Transportes Loja, which takes you from Loja, Ecuador, to Piura, Peru, offers very comfortable bus service. The seats recline for added comfort.
Izhcayluma, now known as Vilcabamba, was a playground for Inca royalty
Waiting sometimes gives us a great deal of time to think. But we as a species hate waiting. Impatience takes over and crankiness takes hold. In extreme situations anger builds and it’s unleashed.
On a long journey you have to learn to keep cool. Patience. Use the wait time in productive ways.
Ten minute wait for a taxi, the hotel manager said. Immediately I wondered how I could productively spend those 10 minutes. Ah, I need the exact address of the hostel in Vilcabamba where I was headed. A couple of days earlier in Cuenca I had seen a hotelbrochure. The brochure to the Izhcayluma Hosteria contained not only the address but a map with specific directions. It won’t take more than 10 minutes to walk over to the Cigale Hostel and Restaurant where they had a bunch of the brochures on a table. I told the Victoria Hotel manager I’d be right back and headed over to the Cigale. Good thing I did.
My original plan to get to Vilcabamba from Cuenca was to take a taxi from the Victoria Hotel to the airport ($2.50). From the Cuenca airport, just across the street, I would then take a minivan that carries up to 15 passengers to Loja ($12). Then from Loja, hop on another bus for a 45-minute ride to Vilcabamba ($3). It would have taken my 7 hours to get to Vilcabamba at a total cost of $17.50.
The 150-year-old Vilcabamba Church in the town square.
But as I reached for an Izhcayluma brochure at the Cigale, I noticed posted on the wall a flier for a minivan shuttle service from the Cigale directly to the Izhcayluma. For $15 and in only four hours I would be delivered directly to my hotel in Vilcabamba! No need to taxi to the airport in Cuenca. No Need to change buses. My trip from Cuenca to Vilcabamba shortened by 3 hours! Obviously a better deal.
The waiter at the Cigale handed me the restaurant phone to make the reservation. Done. I rushed back over to the Victoria to announce my change of plans to the front desk. When I got there he had already placed my backpack in a waiting taxi. I approached the taxi, gave him .50 cents for his wait and told him I no longer needed his services. Off to the Cigale I went to wait for the shuttle to Vilcabamba. Departure time, 1:45 p.m. It was 12 noon. More waiting. I fired up the laptop.
In no time the driver of the van and his assistant entered the Cigale. They asked if I was going to Vilcabamba. They said we’d be ready to go shortly since I was the only passenger. Really? An entire van all to myself? What luxury!
Keep in mind that travel in South America and many other developing parts of the world are often cramped, smelly, dirty and uncomfortable. This was a major score. In three months of traveling across the continent I had never had the pleasure of having transportation all to myself. This was heaven.
Tire goes flat during trip from Cuenca to Vilcabamba.

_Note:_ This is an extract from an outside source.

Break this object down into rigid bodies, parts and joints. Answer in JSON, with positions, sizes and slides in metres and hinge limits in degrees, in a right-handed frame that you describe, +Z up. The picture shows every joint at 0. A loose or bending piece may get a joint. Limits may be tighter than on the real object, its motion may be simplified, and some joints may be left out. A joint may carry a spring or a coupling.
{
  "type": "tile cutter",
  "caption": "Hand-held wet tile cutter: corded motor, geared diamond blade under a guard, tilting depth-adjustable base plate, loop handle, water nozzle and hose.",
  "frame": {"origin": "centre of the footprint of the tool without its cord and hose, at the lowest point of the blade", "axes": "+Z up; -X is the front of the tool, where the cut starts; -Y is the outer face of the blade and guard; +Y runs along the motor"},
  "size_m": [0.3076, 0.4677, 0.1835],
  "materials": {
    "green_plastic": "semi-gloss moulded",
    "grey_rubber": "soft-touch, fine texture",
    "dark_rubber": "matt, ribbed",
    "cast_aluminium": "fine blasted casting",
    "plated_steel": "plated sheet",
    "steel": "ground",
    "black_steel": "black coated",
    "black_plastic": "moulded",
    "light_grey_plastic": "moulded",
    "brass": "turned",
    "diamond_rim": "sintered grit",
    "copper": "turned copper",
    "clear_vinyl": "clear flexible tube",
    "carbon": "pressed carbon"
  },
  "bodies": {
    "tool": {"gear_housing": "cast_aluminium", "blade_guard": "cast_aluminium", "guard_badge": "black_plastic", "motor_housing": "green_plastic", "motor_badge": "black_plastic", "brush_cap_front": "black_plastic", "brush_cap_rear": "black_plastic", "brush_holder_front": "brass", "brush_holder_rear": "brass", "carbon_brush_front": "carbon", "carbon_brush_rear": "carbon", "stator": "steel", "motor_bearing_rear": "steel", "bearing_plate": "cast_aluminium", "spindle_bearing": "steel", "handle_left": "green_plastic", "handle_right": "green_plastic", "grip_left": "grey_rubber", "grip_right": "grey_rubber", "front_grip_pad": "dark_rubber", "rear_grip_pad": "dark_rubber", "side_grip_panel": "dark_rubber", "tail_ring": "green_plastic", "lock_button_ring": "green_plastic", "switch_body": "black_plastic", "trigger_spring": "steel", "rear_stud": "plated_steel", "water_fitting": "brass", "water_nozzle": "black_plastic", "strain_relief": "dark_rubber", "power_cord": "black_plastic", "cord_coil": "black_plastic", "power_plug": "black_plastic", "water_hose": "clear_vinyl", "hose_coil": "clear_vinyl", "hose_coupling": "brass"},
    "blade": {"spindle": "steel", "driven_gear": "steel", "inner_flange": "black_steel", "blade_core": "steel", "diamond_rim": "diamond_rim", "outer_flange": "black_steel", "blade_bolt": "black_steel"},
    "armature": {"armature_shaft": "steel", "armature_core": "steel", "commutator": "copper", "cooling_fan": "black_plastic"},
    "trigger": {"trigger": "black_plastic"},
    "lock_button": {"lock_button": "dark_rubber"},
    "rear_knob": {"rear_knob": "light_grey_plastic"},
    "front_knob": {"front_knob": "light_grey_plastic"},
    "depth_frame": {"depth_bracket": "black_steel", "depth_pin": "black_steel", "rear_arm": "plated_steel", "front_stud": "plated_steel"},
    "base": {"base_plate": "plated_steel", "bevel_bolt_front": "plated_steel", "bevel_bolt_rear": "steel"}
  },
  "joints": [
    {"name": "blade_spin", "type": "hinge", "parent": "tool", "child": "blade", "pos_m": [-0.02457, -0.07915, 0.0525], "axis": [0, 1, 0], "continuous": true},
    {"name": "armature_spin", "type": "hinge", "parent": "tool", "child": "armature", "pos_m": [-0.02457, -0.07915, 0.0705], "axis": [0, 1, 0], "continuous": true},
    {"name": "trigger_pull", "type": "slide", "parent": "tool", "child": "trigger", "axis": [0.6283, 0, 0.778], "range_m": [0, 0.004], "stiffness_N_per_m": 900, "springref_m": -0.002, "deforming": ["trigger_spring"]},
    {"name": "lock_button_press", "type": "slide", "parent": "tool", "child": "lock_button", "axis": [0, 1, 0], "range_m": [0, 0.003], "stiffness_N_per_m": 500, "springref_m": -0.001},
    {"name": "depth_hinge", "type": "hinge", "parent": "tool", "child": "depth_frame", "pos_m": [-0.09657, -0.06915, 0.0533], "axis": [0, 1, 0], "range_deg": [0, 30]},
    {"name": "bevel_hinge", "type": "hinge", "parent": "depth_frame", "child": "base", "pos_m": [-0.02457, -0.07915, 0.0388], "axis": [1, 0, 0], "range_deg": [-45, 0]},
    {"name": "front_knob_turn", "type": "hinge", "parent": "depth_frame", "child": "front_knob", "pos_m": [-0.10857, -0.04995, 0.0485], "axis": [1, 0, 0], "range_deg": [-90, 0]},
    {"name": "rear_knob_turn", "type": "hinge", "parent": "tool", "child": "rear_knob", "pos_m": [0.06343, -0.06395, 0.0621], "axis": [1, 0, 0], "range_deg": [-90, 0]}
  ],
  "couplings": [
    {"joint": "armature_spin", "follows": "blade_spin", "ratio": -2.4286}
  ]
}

And heaven it was. The journey to Vilcabamba was a real pleasure. I spent it chatting with the couple – the driver and his assistant. They told me stories about Vilcabamba. How “the gringos” had taken over the town. How the village was a mecca for all sorts of kooks, including a man who swears the world will end in 2012 and convinced a visiting friend to help him build an arc. The man maintains that the entire world except Vilcabamba will be destroyed. Why Vilcabamba? They did not know. But that’s the reason he came to the village. I really want to meet this man and see his arc, which I’m told is complete. He is currently stocking it with food and plans to start adding animals – two of every kind, of course – as the end of the world grows closer. I really want to meet this guy! Then again, maybe not. I’ve already met my share of natural healers, tarot card readers, hug circles, self-described Messiahs, hippies, potheads, lunatics, dropouts, and yes, retired gringos who make up more than three-quarters of Vilcabamba’s population. Needless to say, English is spoken here in abundance.

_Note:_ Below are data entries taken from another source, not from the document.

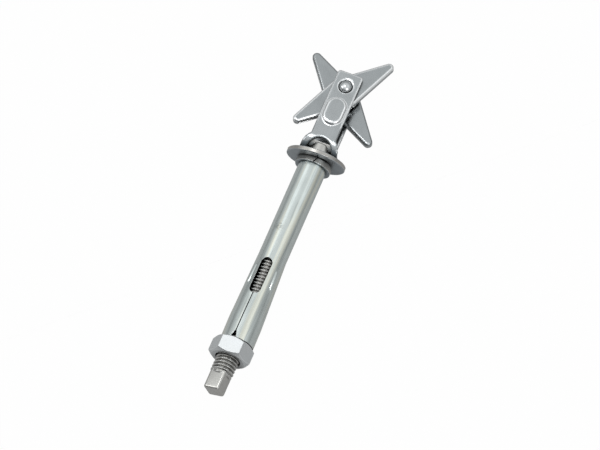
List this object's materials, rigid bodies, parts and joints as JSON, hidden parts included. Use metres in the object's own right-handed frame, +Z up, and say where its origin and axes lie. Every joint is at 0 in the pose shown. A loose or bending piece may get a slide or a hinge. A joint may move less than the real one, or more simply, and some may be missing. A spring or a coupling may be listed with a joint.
{
  "type": "spring toggle bolt",
  "caption": "Threaded stud with square drive, hex nut, slotted sleeve and washers, ending in a folded strap with spring-opened scissor wings.",
  "frame": {"origin": "centre of the bounding box's bottom face, on the surface the bolt lies on", "axes": "+Y along the bolt from its square end to its toggle wings, +Z up, the strap's embossed plate facing up"},
  "size_m": [0.0312, 0.135, 0.0209],
  "materials": {
    "stud_steel": "turned and threaded steel, satin with grey thread roots",
    "nut_steel": "bright satin nut with polished edges",
    "sleeve_zinc": "bright zinc plate, smooth, slightly green-blue",
    "spring_washer_steel": "plain spring steel, satin",
    "washer_steel": "satin stainless washer with bright rim",
    "strap_steel": "satin stainless sheet with polished edges",
    "rivet_steel": "satin stainless, polished dome",
    "front_wing_steel": "polished stainless sheet",
    "rear_wing_steel": "polished stainless sheet",
    "spring_wire": "drawn spring wire"
  },
  "bodies": {
    "stud": {"threaded_rod": "stud_steel", "bracket": "strap_steel", "pivot_rivet": "rivet_steel", "torsion_spring": "spring_wire"},
    "front_wing": {"front_wing": "front_wing_steel"},
    "rear_wing": {"rear_wing": "rear_wing_steel"},
    "sleeve_set": {"expansion_sleeve": "sleeve_zinc", "spring_washer": "spring_washer_steel", "flat_washer": "washer_steel"},
    "nut": {"hex_nut": "nut_steel"}
  },
  "joints": [
    {"name": "front_wing_hinge", "type": "hinge", "parent": "stud", "child": "front_wing", "pos_m": [0.00044, 0.05292, 0.01208], "axis": [0, 0.0521, -0.9986], "range_deg": [-37, 53], "stiffness_Nm_per_rad": 0.02, "deforming": ["torsion_spring"]},
    {"name": "rear_wing_hinge", "type": "hinge", "parent": "stud", "child": "rear_wing", "pos_m": [0.00044, 0.05292, 0.01208], "axis": [0, 0.0521, -0.9986], "range_deg": [-40, 50], "stiffness_Nm_per_rad": 0.02},
    {"name": "nut_turn", "type": "hinge", "parent": "sleeve_set", "child": "nut", "pos_m": [0.00044, -0.05136, 0.00664], "axis": [0, 0.9986, 0.0521], "range_deg": [-1800, 0]},
    {"name": "sleeve_slide", "type": "slide", "parent": "stud", "child": "sleeve_set", "axis": [0, 0.9986, 0.0521], "range_m": [-0.00625, 0]}
  ],
  "couplings": [
    {"joint": "nut_turn", "follows": "sleeve_slide", "rad_per_m": 5026.5}
  ]
}
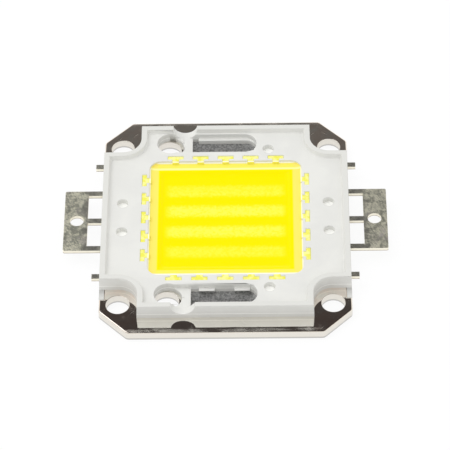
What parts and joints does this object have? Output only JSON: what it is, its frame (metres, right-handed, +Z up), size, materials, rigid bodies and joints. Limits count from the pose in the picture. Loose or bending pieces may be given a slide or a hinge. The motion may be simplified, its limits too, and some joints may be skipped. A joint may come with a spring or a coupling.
{
  "type": "cob led module",
  "caption": "Square chip-on-board LED light engine on a plated copper base with a white moulded frame, a flat phosphor light field and two side terminals.",
  "frame": {"origin": "middle of the underside of the base plate", "axes": "+X to the right-hand terminal, +Y to the back, +Z up out of the light field"},
  "size_m": [0.052, 0.046, 0.0042],
  "materials": {
    "nickel_plate": "bright nickel plating on stamped copper, mirror-like top, satin sides",
    "white_moulding": "fine matt white moulded thermoplastic",
    "tinned_strip": "dull tinned copper strip with fine rolling lines",
    "phosphor_silicone": "translucent yellow phosphor silicone with a soft gloss",
    "led_die": "clear polished sapphire die",
    "die_adhesive": "pale cured die adhesive",
    "gold_wire": "bright drawn gold wire"
  },
  "bodies": {
    "root": {"base_plate": "nickel_plate", "housing": "white_moulding", "left_leadframe": "tinned_strip", "right_leadframe": "tinned_strip", "phosphor_fill": "phosphor_silicone", "die_row_1": "led_die", "die_row_2": "led_die", "die_row_3": "led_die", "die_row_4": "led_die", "die_attach_row_1": "die_adhesive", "die_attach_row_2": "die_adhesive", "die_attach_row_3": "die_adhesive", "die_attach_row_4": "die_adhesive", "bond_wires_row_1": "gold_wire", "bond_wires_row_2": "gold_wire", "bond_wires_row_3": "gold_wire", "bond_wires_row_4": "gold_wire"}
  },
  "joints": []
}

My private cabana space overlooks the mountains. The town is below, deep in a valley
Ecuadorians in Vilcabamba have grudgingly embraced the gringos. They include among “los gringos” Europeans, mostly Germans. But all foreigners to them are gringos. The gringos came to town and took over. They began to buy up property. A steal in their minds, but to Vilcabambans, they paid way too much. That drove up land and home prices. And drove out the locals. Soon, restaurants, shops and grocery stores that catered to the specific needs of the gringos began to crop up. Canned foods on shelves. Processed foods. Signs in restaurants and around town in English. Businesses geared toward tourism and touring. The entire make of the town rapidly changed. And the gringos are still coming. A huge development just for the gringos – no way locals can afford such home prices – is being built just outside of Vilcabamba. It’s Little U.S.A. in Ecuador. And the town that is known worldwide as a place where people lived well beyond 100 years of age is losing that. Their longevity was largely credited to their simple lifestyle, the natural foods they ate and the purity of the local water they drank. They’ve now started to eat and drink what the gringos eat and drink and it is taking its toll. Someday, Vilcabamba will no longer be able to claim its place in the world as the valley of longevity.
Unlike some other road trips, I arrived in Vilcabamba without any incident to report. We had a flat tire outside the town, I helped the driver change the tire and in 25 minutes we were on our way.
I settled in to my rustic cabin and marveled at the landscape. Izhcayluma – the name the Incas gave the place before it became Vilcabamba with the arrival of the Spaniards – you are breathtaking. No wonder so many outsiders have come here. And yet I can’t help but wonder if the Inca Gods are in tears over what this ancient and majestic land has now become.